Nigerians oppose gang-up against Azazi…urge govt to investigate alleged Boko Haram sponsors
Reactions have continued to trail last week's media reports that some elements are plotting to ensure that Gen. Andrew Azazi fails in his assignment as National Security Adviser.
The reports indicated that some northern elements who are scheming to succeed Gen. Azazi are allegedly fuelling insecurity and violent attacks across the country to press home their claim for the position.
They were said to be unhappy with the appointment of Azazi to a position that has been the exclusive reserve of the North, and have vowed to destabilize the government through the perpetration of violent attacks on strategic national institutions using the Boko Haram sect as cover even when the sect was not always involved.
Opinions from across the country however indicate that many Nigerians think Gen. Azazi should keep his job given that he has so far displayed courage in the face of daunting security challenges occasioned by the continued onslaught of the Boko Haram sect.
Some were of the view that Azazi called the spade by its name with his comments at the South-South Economic Summit in Asaba where he urged the PDP to put its house in order and as such must be given firm backing by the government to expose those behind the Boko Haram menace.
To others, but for Azazi and the leadership of the nation's security services, the Boko Haram insurgency would have been quite worse, just as they call for a full scale investigation to unravel the sponsors of the dreaded Islamic sect.
Addressing a news conference in Abuja over the weekend, leader of the Niger Delta Union for Progress (NDUP), Opuowei Akpodigha said the rising wave of terrorism in the country is no fault of Gen. Azazi, but the orchestration of some northern gladiators who are bent on making the country ungovernable for President Goodluck Jonathan.
'Azazi spoke the minds of many Nigerians at the South-South Economic Forum and we think he is in the best position to tell us the truth of the matter. The northerners who want his position would not do better than him. Rather than call for Azazi's head, they should call their foot soldiers in Boko Haram to order.
Also in a chat with newsmen in Kaduna, Mallam Sadiq Umar, National Coordinator, Citizens for Democracy and Good Governance in Nigeria (CDGGN), however finds it incredible that the wave of violence is being sponsored from the north.
He has therefore urged the President Goodluck Jonathan-led Federal Government to immediately launch a full-scale investigation into the allegations that northern gladiators are behind Boko Haram, with a view to finding a quick resolution of the country's security crises.
Umar said promoting violence for political reasons is treasonable, saying 'the President should leave no stone unturned to ascertain the veracity of such high handed allegations and bring anyone culpable to book no matter whose ox is gored.'
Umar added that sacking Azazi is not the solution to the security crises in the country, pointing out that the present NSA is untainted by the throes of military rule and coup plotting that is the hallmarks of other generals.
John Idoko, Coordinator of the Alliance for a Better Democracy (ABD), flayed attempts by some interests to push for the removal of Gen.

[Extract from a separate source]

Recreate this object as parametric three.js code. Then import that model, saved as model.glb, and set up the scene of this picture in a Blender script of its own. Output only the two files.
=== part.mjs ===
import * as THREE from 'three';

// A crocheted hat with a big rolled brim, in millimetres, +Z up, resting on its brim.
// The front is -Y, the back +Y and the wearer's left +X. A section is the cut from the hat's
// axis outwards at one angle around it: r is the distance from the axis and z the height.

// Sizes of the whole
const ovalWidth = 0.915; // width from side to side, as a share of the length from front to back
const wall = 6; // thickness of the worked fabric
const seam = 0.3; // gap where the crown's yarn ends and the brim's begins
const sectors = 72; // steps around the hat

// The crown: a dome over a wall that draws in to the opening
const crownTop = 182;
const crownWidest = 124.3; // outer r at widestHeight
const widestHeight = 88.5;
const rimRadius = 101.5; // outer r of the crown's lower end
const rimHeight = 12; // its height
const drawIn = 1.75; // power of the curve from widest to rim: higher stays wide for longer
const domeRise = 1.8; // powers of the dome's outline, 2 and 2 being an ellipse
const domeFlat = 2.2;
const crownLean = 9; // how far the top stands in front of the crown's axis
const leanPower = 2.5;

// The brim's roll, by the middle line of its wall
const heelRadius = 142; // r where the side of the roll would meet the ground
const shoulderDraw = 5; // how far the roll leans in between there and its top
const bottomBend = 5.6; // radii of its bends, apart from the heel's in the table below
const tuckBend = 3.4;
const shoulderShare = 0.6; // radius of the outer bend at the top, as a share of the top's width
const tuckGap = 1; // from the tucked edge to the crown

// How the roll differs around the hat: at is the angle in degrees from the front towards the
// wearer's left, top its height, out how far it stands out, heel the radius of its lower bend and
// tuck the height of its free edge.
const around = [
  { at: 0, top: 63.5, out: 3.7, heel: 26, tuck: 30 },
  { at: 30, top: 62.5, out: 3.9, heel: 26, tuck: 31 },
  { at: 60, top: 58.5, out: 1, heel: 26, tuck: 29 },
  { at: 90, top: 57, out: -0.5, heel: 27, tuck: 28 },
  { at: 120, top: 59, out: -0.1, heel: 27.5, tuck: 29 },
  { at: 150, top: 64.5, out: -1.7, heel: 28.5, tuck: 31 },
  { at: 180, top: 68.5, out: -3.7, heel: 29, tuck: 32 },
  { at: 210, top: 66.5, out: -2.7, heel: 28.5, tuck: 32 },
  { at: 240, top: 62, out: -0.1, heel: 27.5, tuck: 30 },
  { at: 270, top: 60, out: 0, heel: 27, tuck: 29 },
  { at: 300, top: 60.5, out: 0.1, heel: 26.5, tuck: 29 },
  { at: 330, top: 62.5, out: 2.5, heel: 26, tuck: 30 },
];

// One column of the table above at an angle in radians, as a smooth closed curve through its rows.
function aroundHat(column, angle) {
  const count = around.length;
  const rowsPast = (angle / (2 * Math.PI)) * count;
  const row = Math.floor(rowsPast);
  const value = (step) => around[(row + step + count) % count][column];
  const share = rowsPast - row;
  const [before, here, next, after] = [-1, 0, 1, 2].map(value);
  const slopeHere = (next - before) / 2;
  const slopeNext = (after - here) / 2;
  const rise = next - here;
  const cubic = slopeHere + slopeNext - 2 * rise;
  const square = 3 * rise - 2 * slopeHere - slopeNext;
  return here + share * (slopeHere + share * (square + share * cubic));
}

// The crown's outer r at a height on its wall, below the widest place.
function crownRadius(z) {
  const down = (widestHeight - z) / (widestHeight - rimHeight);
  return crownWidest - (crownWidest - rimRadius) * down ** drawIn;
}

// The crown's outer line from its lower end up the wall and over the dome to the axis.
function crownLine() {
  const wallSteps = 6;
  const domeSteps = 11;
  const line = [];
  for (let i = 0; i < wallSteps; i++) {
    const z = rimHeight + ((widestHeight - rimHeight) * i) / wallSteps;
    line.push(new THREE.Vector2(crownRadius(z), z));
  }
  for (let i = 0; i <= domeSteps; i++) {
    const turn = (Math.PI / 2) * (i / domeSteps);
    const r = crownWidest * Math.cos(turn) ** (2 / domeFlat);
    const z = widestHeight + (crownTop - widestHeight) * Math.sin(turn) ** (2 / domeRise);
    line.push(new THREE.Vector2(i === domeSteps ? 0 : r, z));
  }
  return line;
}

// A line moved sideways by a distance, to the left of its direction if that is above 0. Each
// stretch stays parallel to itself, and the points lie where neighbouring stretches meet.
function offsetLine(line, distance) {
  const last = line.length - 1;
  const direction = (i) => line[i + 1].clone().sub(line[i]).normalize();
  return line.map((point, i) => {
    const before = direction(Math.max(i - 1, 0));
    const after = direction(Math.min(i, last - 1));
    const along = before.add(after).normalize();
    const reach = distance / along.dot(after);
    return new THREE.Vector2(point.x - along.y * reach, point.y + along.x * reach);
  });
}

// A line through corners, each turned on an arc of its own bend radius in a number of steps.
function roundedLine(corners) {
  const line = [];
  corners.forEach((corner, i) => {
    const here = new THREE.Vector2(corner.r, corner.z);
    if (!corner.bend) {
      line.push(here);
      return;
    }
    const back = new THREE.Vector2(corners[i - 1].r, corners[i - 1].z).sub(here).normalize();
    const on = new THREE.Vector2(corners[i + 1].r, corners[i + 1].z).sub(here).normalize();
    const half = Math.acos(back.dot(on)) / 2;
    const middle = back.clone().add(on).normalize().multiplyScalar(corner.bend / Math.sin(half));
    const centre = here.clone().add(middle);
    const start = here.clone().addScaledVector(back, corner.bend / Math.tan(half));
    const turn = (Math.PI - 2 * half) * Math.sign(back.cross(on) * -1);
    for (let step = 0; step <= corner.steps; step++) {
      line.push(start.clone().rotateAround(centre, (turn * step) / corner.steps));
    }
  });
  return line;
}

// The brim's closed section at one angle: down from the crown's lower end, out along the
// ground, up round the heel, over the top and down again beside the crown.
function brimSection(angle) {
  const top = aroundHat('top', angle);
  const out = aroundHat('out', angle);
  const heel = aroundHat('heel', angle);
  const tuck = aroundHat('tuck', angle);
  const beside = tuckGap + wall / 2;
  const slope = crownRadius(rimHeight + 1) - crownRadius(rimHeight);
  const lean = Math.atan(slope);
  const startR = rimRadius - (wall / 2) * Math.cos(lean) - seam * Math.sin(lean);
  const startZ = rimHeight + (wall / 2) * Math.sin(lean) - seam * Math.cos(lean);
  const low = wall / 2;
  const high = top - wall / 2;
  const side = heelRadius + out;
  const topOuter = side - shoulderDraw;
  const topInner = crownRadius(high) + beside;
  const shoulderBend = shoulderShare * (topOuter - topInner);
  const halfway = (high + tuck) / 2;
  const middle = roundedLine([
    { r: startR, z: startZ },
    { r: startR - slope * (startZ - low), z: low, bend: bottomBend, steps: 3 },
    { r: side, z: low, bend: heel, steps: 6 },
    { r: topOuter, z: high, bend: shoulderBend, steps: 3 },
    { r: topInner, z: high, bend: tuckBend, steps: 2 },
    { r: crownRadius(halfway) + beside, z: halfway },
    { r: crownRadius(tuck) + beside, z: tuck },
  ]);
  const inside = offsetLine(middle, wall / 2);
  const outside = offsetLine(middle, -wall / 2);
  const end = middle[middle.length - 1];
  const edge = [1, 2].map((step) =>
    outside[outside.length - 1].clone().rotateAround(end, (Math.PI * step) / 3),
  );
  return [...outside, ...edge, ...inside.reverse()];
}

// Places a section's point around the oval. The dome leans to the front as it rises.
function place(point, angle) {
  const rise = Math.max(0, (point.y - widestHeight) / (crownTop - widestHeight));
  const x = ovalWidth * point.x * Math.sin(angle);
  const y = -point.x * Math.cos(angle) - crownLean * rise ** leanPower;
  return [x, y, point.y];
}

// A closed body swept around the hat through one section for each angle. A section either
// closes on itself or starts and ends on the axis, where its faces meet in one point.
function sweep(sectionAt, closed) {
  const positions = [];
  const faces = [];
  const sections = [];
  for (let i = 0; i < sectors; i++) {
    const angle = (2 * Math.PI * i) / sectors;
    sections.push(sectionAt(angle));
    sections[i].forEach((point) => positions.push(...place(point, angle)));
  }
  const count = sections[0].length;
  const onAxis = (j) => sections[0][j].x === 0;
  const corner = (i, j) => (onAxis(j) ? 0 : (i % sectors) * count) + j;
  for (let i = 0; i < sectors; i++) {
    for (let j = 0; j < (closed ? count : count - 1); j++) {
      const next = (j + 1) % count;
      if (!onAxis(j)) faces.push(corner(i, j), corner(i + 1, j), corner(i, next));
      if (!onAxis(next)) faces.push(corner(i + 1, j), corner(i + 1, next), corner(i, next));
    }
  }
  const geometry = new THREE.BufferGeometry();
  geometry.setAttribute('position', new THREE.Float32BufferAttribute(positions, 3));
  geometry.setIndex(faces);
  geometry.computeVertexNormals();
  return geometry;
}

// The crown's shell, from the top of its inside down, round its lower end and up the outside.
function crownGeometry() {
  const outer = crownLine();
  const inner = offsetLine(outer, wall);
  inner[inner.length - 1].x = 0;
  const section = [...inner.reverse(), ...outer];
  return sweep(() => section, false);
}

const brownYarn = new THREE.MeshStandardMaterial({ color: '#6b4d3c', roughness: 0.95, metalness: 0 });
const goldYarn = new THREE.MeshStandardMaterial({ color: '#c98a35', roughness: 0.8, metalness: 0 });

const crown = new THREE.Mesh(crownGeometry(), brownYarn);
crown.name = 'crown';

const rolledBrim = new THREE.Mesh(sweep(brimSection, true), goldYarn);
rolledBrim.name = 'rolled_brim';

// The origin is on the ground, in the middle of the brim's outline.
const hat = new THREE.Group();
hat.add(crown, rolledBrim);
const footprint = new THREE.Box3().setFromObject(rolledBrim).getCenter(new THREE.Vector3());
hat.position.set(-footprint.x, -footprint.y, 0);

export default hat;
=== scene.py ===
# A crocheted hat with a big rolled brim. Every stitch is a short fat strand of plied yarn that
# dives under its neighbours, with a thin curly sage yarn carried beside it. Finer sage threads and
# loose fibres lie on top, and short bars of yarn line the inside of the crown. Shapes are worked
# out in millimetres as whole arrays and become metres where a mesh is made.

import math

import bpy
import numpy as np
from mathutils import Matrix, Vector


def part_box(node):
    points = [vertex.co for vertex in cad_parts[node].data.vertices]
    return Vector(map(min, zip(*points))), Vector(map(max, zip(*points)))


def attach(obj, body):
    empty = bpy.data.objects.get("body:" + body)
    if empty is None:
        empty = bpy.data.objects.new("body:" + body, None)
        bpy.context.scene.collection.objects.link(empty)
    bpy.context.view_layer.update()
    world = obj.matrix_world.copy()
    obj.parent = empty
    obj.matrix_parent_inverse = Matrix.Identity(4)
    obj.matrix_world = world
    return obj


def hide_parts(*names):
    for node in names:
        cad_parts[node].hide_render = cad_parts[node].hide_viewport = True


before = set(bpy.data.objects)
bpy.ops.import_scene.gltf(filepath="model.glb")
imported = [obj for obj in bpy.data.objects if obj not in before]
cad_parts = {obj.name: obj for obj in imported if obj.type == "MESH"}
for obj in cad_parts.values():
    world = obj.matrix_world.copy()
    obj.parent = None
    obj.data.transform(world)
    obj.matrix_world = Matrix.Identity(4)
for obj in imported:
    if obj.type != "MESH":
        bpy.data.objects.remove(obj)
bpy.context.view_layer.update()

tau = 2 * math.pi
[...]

Azazi to pave way for one of the previous NSAs who are mostly northerners to succeed him.
Speaking at a stakeholders' conference in Markudi, Idoko stated: 'Every NSA had his own challenge in the past but Gen. Azazi has faced the most daunting security challenge yet just like the nation. He has refused to play politics with national security hence he came out openly to link the spate of terrorism to the aftermath of the last general elections. He has all the intelligence at his disposal hence he made those statements. He should be given all the support needed to unmask the perpetrators of terrorism in our land,' he said.

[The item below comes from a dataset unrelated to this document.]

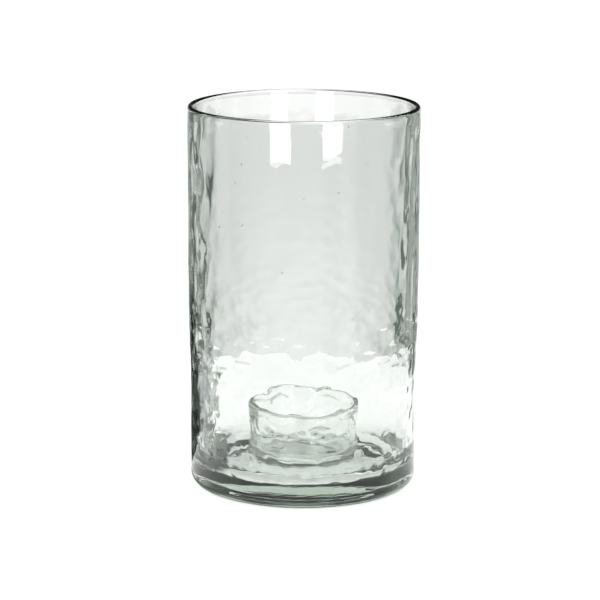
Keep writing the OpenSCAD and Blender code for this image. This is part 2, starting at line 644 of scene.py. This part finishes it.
def backdrop_level(tree, aside, elevation):
    """How bright the backdrops are: more at the top and bottom, and in the middle of each."""
    bright_top = turn_ramp(tree, elevation, -8.6, -8.3, 0.0, 0.18)
    table_glow = turn_ramp(tree, elevation, -18.0, -19.6, 0.0, 0.17)
    middle = maths(tree, "MULTIPLY",
                   turn_ramp(tree, aside, 1.0, 5.0, 0.14, 0.02),
                   turn_ramp(tree, elevation, -9.2, -13.6, 0.0, 1.0))
    ends = maths(tree, "ADD", bright_top, table_glow)
    return maths(tree, "ADD", maths(tree, "ADD", BACKDROP_LEVEL, ends), middle)


def unflagged(tree, azimuth, elevation):
    """1, and almost 0 where the black flags stand."""
    flag = maths(tree, "MULTIPLY",
                 band(tree, azimuth, FLAG_AZIMUTH),
                 band(tree, elevation, FLAG_ELEVATION))
    below = turn_ramp(tree, elevation, *SKIRT_TOP, 1.0, 0.0)
    skirt = maths(tree, "MULTIPLY", band(tree, azimuth, SKIRT_AZIMUTH), below)
    return maths(tree, "MULTIPLY_ADD", maths(tree, "MAXIMUM", flag, skirt), -FLAG_DEPTH, 1.0)


def seen_through_glass(tree, azimuth, elevation, ray):
    """The studio that refracted light comes from."""
    aside = maths(tree, "PINGPONG", azimuth, math.radians(GAP_HALF))
    gaps = blend(tree, plain_parts(tree, azimuth, ray), gap_pattern(tree, aside), PLAIN_LEVEL)
    overhead = turn_ramp(tree, elevation, 3.5, 9, 1.0, 0.06)
    lit = maths(tree, "MULTIPLY", gaps, overhead)
    lit = maths(tree, "MULTIPLY", lit, unflagged(tree, azimuth, elevation))
    return maths(tree, "MULTIPLY", lit, backdrop_level(tree, aside, elevation))


def studio_world():
    """The camera sees plain white, and the table is lit evenly. Light that comes through the glass
    sees the backdrops and their gaps, and light mirrored off it sees a dimmer studio."""
    world = bpy.data.worlds.new("studio")
    bpy.context.scene.world = world
    world.use_nodes = True
    tree = world.node_tree
    tree.nodes.clear()
    azimuth, elevation = directions(tree)
    ray = add(tree, "ShaderNodeLightPath")
    mirrored = maths(tree, "MULTIPLY", turn_ramp(tree, elevation, -3, 6, 0.5, 0.05),
                     unflagged(tree, azimuth, elevation))
    level = blend(tree, ray.outputs["Is Glossy Ray"], EVEN_LEVEL, mirrored)
    level = blend(tree, ray.outputs["Is Transmission Ray"], level,
                  seen_through_glass(tree, azimuth, elevation, ray))
    level = blend(tree, ray.outputs["Diffuse Depth"], level, EVEN_LEVEL)
    level = blend(tree, ray.outputs["Is Camera Ray"], level, CAMERA_LEVEL)
    tint = colours(tree, ramp(tree, level, 0.0, 0.9, 0.0, 1.0), DARK_TINT, BRIGHT_TINT)
    background = add(tree, "ShaderNodeBackground")
    tree.links.new(tint.outputs["Result"], background.inputs["Color"])
    tree.links.new(level, background.inputs["Strength"])
    output = add(tree, "ShaderNodeOutputWorld")
    tree.links.new(background.outputs["Background"], output.inputs["Surface"])


def studio_table():
    """A round pale table top under the glass, cut back behind on the left."""
    angle = np.linspace(0, 2 * math.pi, 180, endpoint=False)
    from_back = np.clip(angle - math.pi / 2, math.radians(15), math.radians(70))
    edge = CUT_X / (np.sin(from_back) - CUT_SLANT * np.cos(from_back))
    cut = (angle > CUT_FROM) & (angle < CUT_TO)
    reach = np.where(cut, np.clip(edge, CUT_NEAREST, TABLE_R), TABLE_R)
    corners = np.stack([np.cos(angle) * reach, np.sin(angle) * reach, 0 * angle], 1)
    table = mesh_object("pale_floor", corners, [tuple(range(len(corners)))])
    table.location.z = -TABLE_DROP * MM
    table.data.materials.append(table_material())


def softbox(name, left_deg, right_deg, glow):
    """A tall light beside the camera, from one bearing to another as the glass sees it."""
    corners = []
    for bearing, height in ((left_deg, SOFTBOX_LOW), (right_deg, SOFTBOX_LOW),
                            (right_deg, SOFTBOX_HIGH), (left_deg, SOFTBOX_HIGH)):
        turn = math.radians(bearing)
        corners.append((math.sin(turn) * SOFTBOX_DISTANCE, -math.cos(turn) * SOFTBOX_DISTANCE, height))
    panel = mesh_object(name, np.array(corners), [(0, 1, 2, 3)])
    panel.data.materials.append(glow)
    panel.visible_camera = False
    panel.visible_diffuse = False
    panel.visible_shadow = False


def studio_camera():
    data = bpy.data.cameras.new("camera")
    data.lens = CAMERA_LENS
    data.sensor_width = 36.0
    camera = bpy.data.objects.new("camera", data)
    bpy.context.scene.collection.objects.link(camera)
    back = Vector((0, -math.cos(CAMERA_ELEVATION), math.sin(CAMERA_ELEVATION)))
    camera.location = (CAMERA_AIM + back * CAMERA_DISTANCE) * MM
    turn = (-back).to_track_quat("-Z", "Y").to_matrix() @ Matrix.Rotation(CAMERA_ROLL, 3, "Z")
    camera.rotation_euler = turn.to_euler()
    bpy.context.scene.camera = camera


def studio():
    scene = bpy.context.scene
    scene.view_settings.view_transform = "Standard"
    scene.cycles.max_bounces = 40
    scene.cycles.transmission_bounces = 36
    scene.cycles.glossy_bounces = 24
    scene.cycles.blur_glossy = 0.0
    studio_world()
    studio_table()
    glow = glow_material()
    for name, (left_deg, right_deg) in SOFTBOXES.items():
        softbox(name, left_deg, right_deg, glow)
    studio_camera()


# ---------------------------------------------------------------- making

hurricane = hurricane_glass()
hurricane.data.materials.append(
    glass_material("blown_glass", GLASS_PALE, GLASS_DEEP, GLASS_DENSITY, 80, 170))
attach(hurricane, "hurricane_glass")
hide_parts("hurricane_glass")

cup = candle_cup()
cup.data.materials.append(glass_material("cup_glass", CUP_PALE, CUP_DEEP, CUP_DENSITY, 60, 90))
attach(cup, "candle_cup")
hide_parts("candle_cup")

studio()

In his own reaction, Olayinka Ojo, who runs a civil rights group, United Front for the Protection of Human Rights, particularly accused northern leaders of treating the Boko Haram menace with a lackadaisical approach, saying 'their tongue-in-cheek comments on the issue of Boko Haram are grossly inadequate and evasive.'
He recalled how the Southern leaders kicked against militancy in the Niger Delta and rallied around all Federal Government's efforts to restore peace in the region, urging the northern elite to reciprocate the gesture.
'Leaders from the north should do the same instead of using the Boko Haram sect as a weapon to settle political scores. If they truly want Boko Haram to be eliminated, they would team up with Azazi and the security agencies to tackle the menace and not frustrate the efforts of security agencies at dismantling the sect.'
A constitutional lawyer, Edet Etim, believes Azazi should be supported by all to succeed in his assignment.
'Azazi is not a novice in matters of security and intelligence having risen through the ranks meritoriously and not by coup plotting. As a general, he has been in the intelligence arm of the Nigerian Army for over thirty years, and held sensitive positions including Director of Military Intelligence in 2003. He has sufficient knowledge and capacity to hold sway on security matters in the country,' Etim said.